Her husband was wounded and a prisoner in the American camp. That gallant officer was shot through both legs. When Poor and Leonard's troops assaulted the grenadiers and artillery on the British left, on the afternoon of the 7th, Wilkinson, Gates' adjutant-general, while pursuing the flying enemy when they abandoned their battery, heard a feeble voice exclaim 'Protect me, sir, against that boy.'
He turned and saw a lad with a musket taking deliberate aim at a wounded British officer, lying in a corner of a low fence. Wilkinson ordered the boy to desist, and discovered the wounded man to be Major Ackland. He had him conveyed to the quarters of General Poor (now the residence of Mr. Neilson) on the heights, where every attention was paid to his wants.
When the intelligence that he was wounded and a prisoner reached his wife, she was greatly distressed, and by the advice of her friend, Baroness Reidesel, resolved to visit the American camp, and implore the favor of a personal attendance upon her husband. On the 9th she sent a message to Burgoyne by Lord Petersham, his aide-de-camp, asking permission to depart.

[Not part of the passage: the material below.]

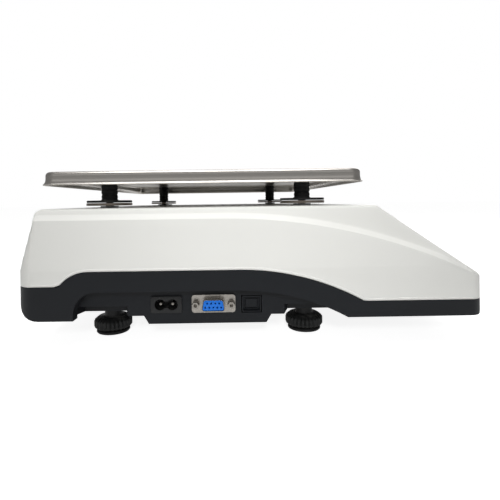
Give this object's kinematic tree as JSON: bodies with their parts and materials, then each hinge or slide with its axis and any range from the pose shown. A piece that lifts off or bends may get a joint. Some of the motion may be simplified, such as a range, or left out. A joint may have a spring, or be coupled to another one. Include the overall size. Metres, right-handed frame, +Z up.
{
  "type": "counting scale",
  "caption": "Bench counting scale: plastic body with a sloping keypad and display, side sockets, screw feet, and a lift-off steel pan on rubber posts.",
  "frame": {"origin": "on the floor, under the centre of the body's plan", "axes": "+Z up, -Y towards the user, +X to the user's right"},
  "size_m": [0.317, 0.325, 0.1234],
  "materials": {
    "cover_white": "fine moulded texture",
    "base_black": "fine moulded texture",
    "stainless": "brushed",
    "rubber_black": "moulded",
    "zinc": "zinc plated",
    "aluminium": "machined and cast",
    "knob_black": "satin",
    "socket_black": "satin",
    "socket_blue": "satin",
    "nickel": "nickel plated",
    "face_grey": "printed film",
    "window_clear": "clear",
    "display_green": "reflective display",
    "key_light": "satin",
    "key_blue": "satin",
    "board_green": "solder resist",
    "battery_grey": "moulded",
    "core_steel": "varnished"
  },
  "bodies": {
    "housing": {"base_housing": "base_black", "top_cover": "cover_white", "chassis_plate": "zinc", "load_cell": "aluminium", "cell_spacer_lower": "zinc", "mains_inlet": "socket_black", "inlet_pin_front": "nickel", "inlet_pin_rear": "nickel", "serial_shell": "nickel", "serial_insert": "socket_blue", "serial_screw_front": "nickel", "serial_screw_rear": "nickel", "port_blank": "base_black", "switch_body": "socket_black", "battery": "battery_grey", "transformer": "core_steel", "main_board": "board_green", "bubble_level": "window_clear", "face_panel": "face_grey", "display_window": "window_clear", "display_module": "display_green", "display_board": "board_green", "key_mat": "rubber_black"},
    "pan_carrier": {"pan_frame": "aluminium", "cell_spacer_upper": "zinc", "pan_post_front_left": "rubber_black", "pan_post_front_right": "rubber_black", "pan_post_rear_left": "rubber_black", "pan_post_rear_right": "rubber_black", "post_washer_front_left": "zinc", "post_washer_front_right": "zinc", "post_washer_rear_left": "zinc", "post_washer_rear_right": "zinc"},
    "pan": {"weighing_pan": "stainless"},
    "rocker": {"switch_rocker": "socket_black"},
    "door": {"battery_door": "base_black"},
    "foot_front_left": {"foot_pad_front_left": "rubber_black"},
    "knob_front_left": {"foot_knob_front_left": "knob_black"},
    "foot_front_right": {"foot_pad_front_right": "rubber_black"},
    "knob_front_right": {"foot_knob_front_right": "knob_black"},
    "foot_rear_left": {"foot_pad_rear_left": "rubber_black"},
    "knob_rear_left": {"foot_knob_rear_left": "knob_black"},
    "foot_rear_right": {"foot_pad_rear_right": "rubber_black"},
    "knob_rear_right": {"foot_knob_rear_right": "knob_black"},
    "key_1_1": {"key_1_1": "key_light"},
    "key_1_2": {"key_1_2": "key_light"},
    "key_1_3": {"key_1_3": "key_light"},
    "key_1_4": {"key_1_4": "key_blue"},
    "key_2_1": {"key_2_1": "key_light"},
    "key_2_2": {"key_2_2": "key_light"},
    "key_2_3": {"key_2_3": "key_light"},
    "key_2_4": {"key_2_4": "key_blue"},
    "key_3_1": {"key_3_1": "key_light"},
    "key_3_2": {"key_3_2": "key_light"},
    "key_3_3": {"key_3_3": "key_light"},
    "key_3_4": {"key_3_4": "key_blue"},
    "key_4_1": {"key_4_1": "key_light"},
    "key_4_2": {"key_4_2": "key_light"},
    "key_4_3": {"key_4_3": "key_light"},
    "key_4_4": {"key_4_4": "key_blue"}
  },
  "joints": [
    {"name": "pan_load", "type": "slide", "parent": "housing", "child": "pan_carrier", "axis": [0, 0, 1], "range_m": [-0.0005, 0], "stiffness_N_per_m": 70000, "springref_m": 0.0006},
    {"name": "pan_lift_off", "type": "slide", "parent": "pan_carrier", "child": "pan", "axis": [0, 0, 1], "range_m": [0, 0.03]},
    {"name": "switch_rock", "type": "hinge", "parent": "housing", "child": "rocker", "pos_m": [0.1476, 0.025, 0.0283], "axis": [0, 0, 1], "range_deg": [0, 20]},
    {"name": "battery_door_hinge", "type": "hinge", "parent": "housing", "child": "door", "pos_m": [0.074, 0.068, 0.0142], "axis": [1, 0, 0], "range_deg": [0, 90]},
    {"name": "foot_travel_front_left", "type": "slide", "parent": "housing", "child": "foot_front_left", "axis": [0, 0, 1], "range_m": [-0.01, 0]},
    {"name": "foot_turn_front_left", "type": "hinge", "parent": "foot_front_left", "child": "knob_front_left", "pos_m": [-0.11775, -0.0441, 0.007], "axis": [0, 0, 1], "range_deg": [-2881, 0]},
    {"name": "foot_travel_front_right", "type": "slide", "parent": "housing", "child": "foot_front_right", "axis": [0, 0, 1], "range_m": [-0.01, 0]},
    {"name": "foot_turn_front_right", "type": "hinge", "parent": "foot_front_right", "child": "knob_front_right", "pos_m": [0.11775, -0.0441, 0.007], "axis": [0, 0, 1], "range_deg": [-2881, 0]},
    {"name": "foot_travel_rear_left", "type": "slide", "parent": "housing", "child": "foot_rear_left", "axis": [0, 0, 1], "range_m": [-0.01, 0]},
    {"name": "foot_turn_rear_left", "type": "hinge", "parent": "foot_rear_left", "child": "knob_rear_left", "pos_m": [-0.11775, 0.1063, 0.007], "axis": [0, 0, 1], "range_deg": [-2881, 0]},
    {"name": "foot_travel_rear_right", "type": "slide", "parent": "housing", "child": "foot_rear_right", "axis": [0, 0, 1], "range_m": [-0.01, 0]},
    {"name": "foot_turn_rear_right", "type": "hinge", "parent": "foot_rear_right", "child": "knob_rear_right", "pos_m": [0.11775, 0.1063, 0.007], "axis": [0, 0, 1], "range_deg": [-2881, 0]},
    {"name": "press_key_1_1", "type": "slide", "parent": "housing", "child": "key_1_1", "axis": [0, -0.5692, 0.8222], "range_m": [-0.0012, 0], "stiffness_N_per_m": 400, "springref_m": 0.001},
    {"name": "press_key_1_2", "type": "slide", "parent": "housing", "child": "key_1_2", "axis": [0, -0.5692, 0.8222], "range_m": [-0.0012, 0], "stiffness_N_per_m": 400, "springref_m": 0.001},
    {"name": "press_key_1_3", "type": "slide", "parent": "housing", "child": "key_1_3", "axis": [0, -0.5692, 0.8222], "range_m": [-0.0012, 0], "stiffness_N_per_m": 400, "springref_m": 0.001},
    {"name": "press_key_1_4", "type": "slide", "parent": "housing", "child": "key_1_4", "axis": [0, -0.5692, 0.8222], "range_m": [-0.0012, 0], "stiffness_N_per_m": 400, "springref_m": 0.001},
    {"name": "press_key_2_1", "type": "slide", "parent": "housing", "child": "key_2_1", "axis": [0, -0.5692, 0.8222], "range_m": [-0.0012, 0], "stiffness_N_per_m": 400, "springref_m": 0.001},
    {"name": "press_key_2_2", "type": "slide", "parent": "housing", "child": "key_2_2", "axis": [0, -0.5692, 0.8222], "range_m": [-0.0012, 0], "stiffness_N_per_m": 400, "springref_m": 0.001},
    {"name": "press_key_2_3", "type": "slide", "parent": "housing", "child": "key_2_3", "axis": [0, -0.5692, 0.8222], "range_m": [-0.0012, 0], "stiffness_N_per_m": 400, "springref_m": 0.001},
    {"name": "press_key_2_4", "type": "slide", "parent": "housing", "child": "key_2_4", "axis": [0, -0.5692, 0.8222], "range_m": [-0.0012, 0], "stiffness_N_per_m": 400, "springref_m": 0.001},
    {"name": "press_key_3_1", "type": "slide", "parent": "housing", "child": "key_3_1", "axis": [0, -0.5692, 0.8222], "range_m": [-0.0012, 0], "stiffness_N_per_m": 400, "springref_m": 0.001},
    {"name": "press_key_3_2", "type": "slide", "parent": "housing", "child": "key_3_2", "axis": [0, -0.5692, 0.8222], "range_m": [-0.0012, 0], "stiffness_N_per_m": 400, "springref_m": 0.001},
    {"name": "press_key_3_3", "type": "slide", "parent": "housing", "child": "key_3_3", "axis": [0, -0.5692, 0.8222], "range_m": [-0.0012, 0], "stiffness_N_per_m": 400, "springref_m": 0.001},
    {"name": "press_key_3_4", "type": "slide", "parent": "housing", "child": "key_3_4", "axis": [0, -0.5692, 0.8222], "range_m": [-0.0012, 0], "stiffness_N_per_m": 400, "springref_m": 0.001},
    {"name": "press_key_4_1", "type": "slide", "parent": "housing", "child": "key_4_1", "axis": [0, -0.5692, 0.8222], "range_m": [-0.0012, 0], "stiffness_N_per_m": 400, "springref_m": 0.001},
    {"name": "press_key_4_2", "type": "slide", "parent": "housing", "child": "key_4_2", "axis": [0, -0.5692, 0.8222], "range_m": [-0.0012, 0], "stiffness_N_per_m": 400, "springref_m": 0.001},
    {"name": "press_key_4_3", "type": "slide", "parent": "housing", "child": "key_4_3", "axis": [0, -0.5692, 0.8222], "range_m": [-0.0012, 0], "stiffness_N_per_m": 400, "springref_m": 0.001},
    {"name": "press_key_4_4", "type": "slide", "parent": "housing", "child": "key_4_4", "axis": [0, -0.5692, 0.8222], "range_m": [-0.0012, 0], "stiffness_N_per_m": 400, "springref_m": 0.001}
  ],
  "couplings": [
    {"joint": "foot_turn_front_left", "follows": "foot_travel_front_left", "rad_per_m": 5026.5},
    {"joint": "foot_turn_front_right", "follows": "foot_travel_front_right", "rad_per_m": 5026.5},
    {"joint": "foot_turn_rear_left", "follows": "foot_travel_rear_left", "rad_per_m": 5026.5},
    {"joint": "foot_turn_rear_right", "follows": "foot_travel_rear_right", "rad_per_m": 5026.5}
  ]
}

"Though I was ready to believe" says Burgoyne, "that patience and fortitude, in a supreme degree, were to be found, as well as every other virtue, under the most tender forms, I was astonished at this proposal. After so long an agitation of spirits, exhausted not only for want of rest, but absolutely want of food, drenched in rains for twelve hours together, that a woman should be capable of such an undertaking as delivering herself to an enemy, probably in the night, and uncertain of what hands she might fall into, appeared an effort above human nature. The assistance I was able to give was small indeed. I had not even a cup of wine to offer her. All I could furnish her with was an open boat, and a few lines, written upon dirty wet paper, to General Gates, recommending her to his protection."